| REQUIRED TASK |
Please copy the lines below exactly, from the first one through the line showing "an upright backpack.".

| SOURCE EXCERPT |
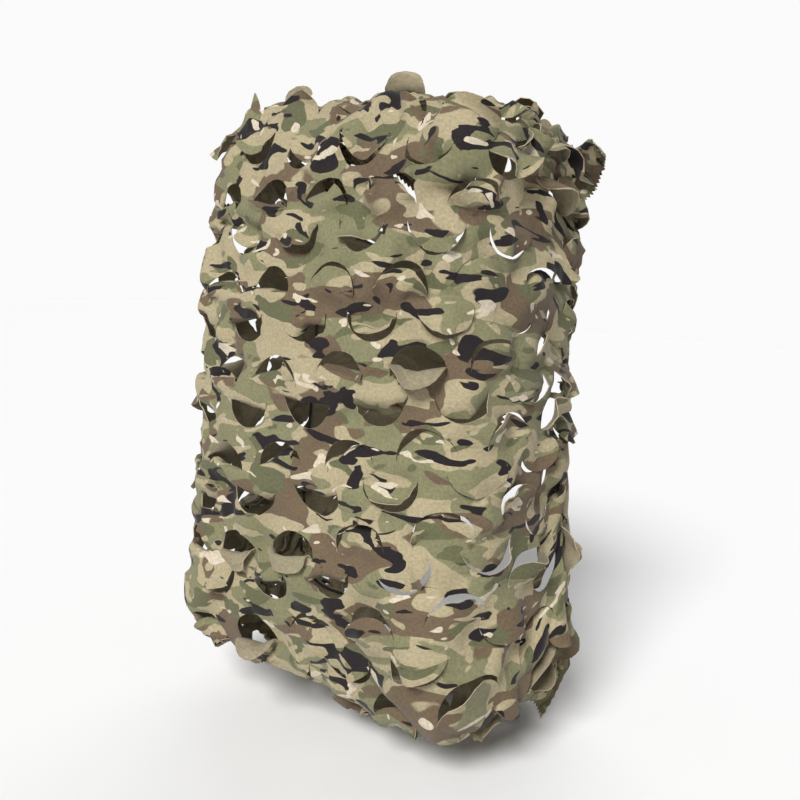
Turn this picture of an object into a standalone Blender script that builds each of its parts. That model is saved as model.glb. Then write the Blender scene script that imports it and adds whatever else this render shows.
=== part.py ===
"""Leaf-cut camouflage net cover in the shape it takes over an upright backpack.

One rectangular sheet of net cloth is wrapped over the front, top, bottom and
sides of a pack that is not part of the model. An elastic drawcord runs round
the back edge and draws the sheet in. Beyond the cord a loose frill lies over
the back, and the four corners of the sheet stand out as ears.

Metres, +Z up. The front faces -Y. The origin is the point under the top of
the cover where the pack holds it up.
"""

import math

import bmesh
import bpy
from mathutils import Vector

# The wrapped form
FORM_HEIGHT = 0.490
FORM_WIDTH = 0.332
FORM_DEPTH = 0.190
TOP_WIDTH_SHARE = 0.84
TOP_DEPTH_SHARE = 0.94
FRONT_EDGE_RADIUS = 0.050
BACK_EDGE_RADIUS = 0.035
FRONT_CROWN = 0.014
TOP_CROWN = 0.012
SAG_DEPTH = 0.016
SAG_HEIGHT = 0.095

# The sheet and its drawcord
CLOTH_THICKNESS = 0.002
LEFT_FRILL = 0.210
RIGHT_FRILL = 0.035
TOP_FRILL = 0.095
BOTTOM_FRILL = 0.075
CORD_TURN = 0.75
CORD_DIAMETER = 0.0028
CORD_STAND_OFF = 0.0043
CORD_POINTS = 78
MOUTH_RADIUS = 0.022
SHEET_CELLS_ACROSS = 44
SHEET_CELLS_UP = 46
EDGE_CROWDING = 0.55
CORNER_SQUARENESS = 3.0

# The leaf cuts stand in rows that rise towards the right, more so lower down
COLUMN_PITCH = 0.0662
ROW_PITCH = 0.0671
MIDDLE_ROW = 3
MIDDLE_U = 0.0574
MIDDLE_V = -0.0330
ROW_LIFT = 0.0139
ROW_LIFT_GROWTH = 0.0043
LIFT_REACH = 3.2
COLUMN_DRIFT = 0.0122
CUP_SHIFT = 0.0034
CUP_DROP = 0.0140
GAP_RADIUS = 0.021
GAP_SEGMENTS = 20
GAP_REACH = 0.080

# The widest of the net's gaps: an arch opens upwards from its hinge, a cup downwards
GAPS = (
    # shape, column, row
    ("arch", 1, 0),
    ("cup", -2, 0),
    ("cup", -1, 0),
    ("arch", -1, 1),
    ("arch", 0, 1),
    ("arch", 0, 2),
    ("cup", -1, 2),
    ("arch", -2, 3),
    ("cup", -1, 3),
    ("arch", -2, 4),
    ("cup", -2, 4),
    ("cup", -1, 4),
)

# The main folds, each a soft ridge (or a trough, if its height is negative) on the flat sheet
FOLDS = (
    # from_u, from_v, to_u, to_v, width, height
    (0.010, 0.060, 0.000, -0.130, 0.016, 0.0060),
    (-0.026, 0.050, -0.034, -0.110, 0.018, -0.0040),
    (0.060, -0.060, 0.120, -0.200, 0.024, 0.0050),
    (-0.120, 0.120, -0.060, 0.030, 0.022, 0.0050),
    (-0.130, -0.030, -0.090, -0.150, 0.020, -0.0040),
    (0.150, 0.250, 0.070, 0.120, 0.018, 0.0070),
    (0.200, 0.240, 0.140, 0.060, 0.020, -0.0050),
    (0.240, 0.200, 0.210, 0.020, 0.018, 0.0070),
    (0.170, -0.230, 0.120, -0.120, 0.020, 0.0060),
    (0.230, -0.190, 0.220, -0.060, 0.018, 0.0060),
    (-0.110, 0.270, -0.040, 0.200, 0.020, 0.0060),
    (0.040, 0.280, 0.030, 0.190, 0.020, 0.0060),
    (-0.180, -0.230, -0.120, -0.170, 0.022, 0.0060),
    (-0.230, 0.120, -0.220, -0.100, 0.024, 0.0060),
)

# The four corners of the sheet. Each ear turns back over the cord and then points this way
EARS = (
    # side, end, x, y, z, spread along the mouth, share of its flat length
    (1, 1, 0.48, -0.60, -0.05, 0.125, 0.78),
    (1, -1, -0.10, -0.50, -0.85, 0.130, 1.00),
    (-1, -1, -0.90, -0.40, -0.50, 0.120, 0.34),
    (-1, 1, -0.80, -0.30, 0.20, 0.120, 0.30),
)
EAR_TURN = 0.070
EAR_SWING = 4.0
FRILL_STEP = 0.008
RUFFLE_HEIGHT = 0.008
RUFFLE_PITCH = 0.115
RUFFLE_RUN = 0.065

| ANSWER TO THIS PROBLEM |
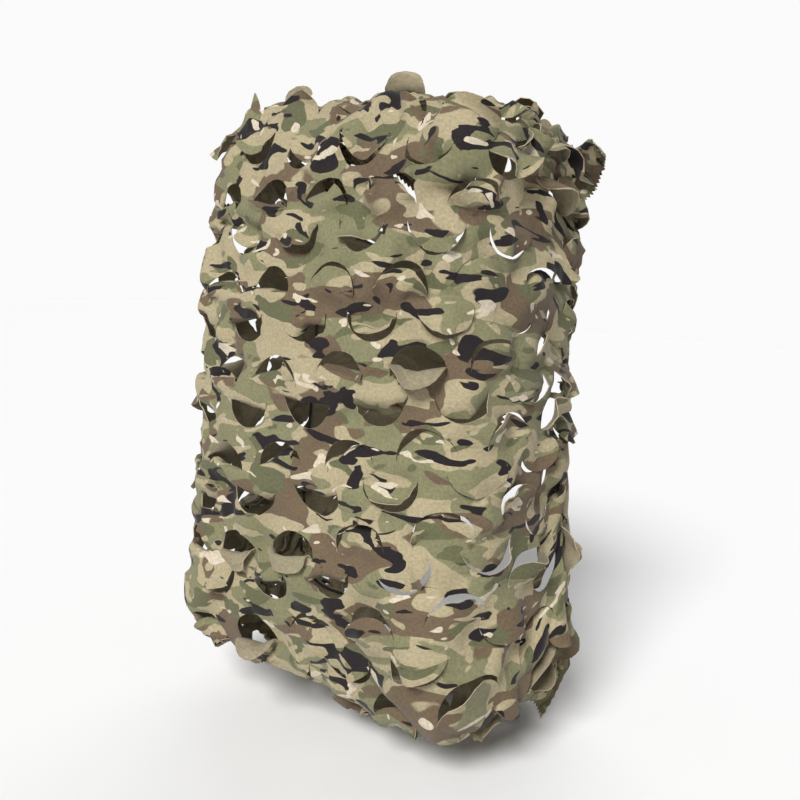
Turn this picture of an object into a standalone Blender script that builds each of its parts. That model is saved as model.glb. Then write the Blender scene script that imports it and adds whatever else this render shows.
=== part.py ===
"""Leaf-cut camouflage net cover in the shape it takes over an upright backpack.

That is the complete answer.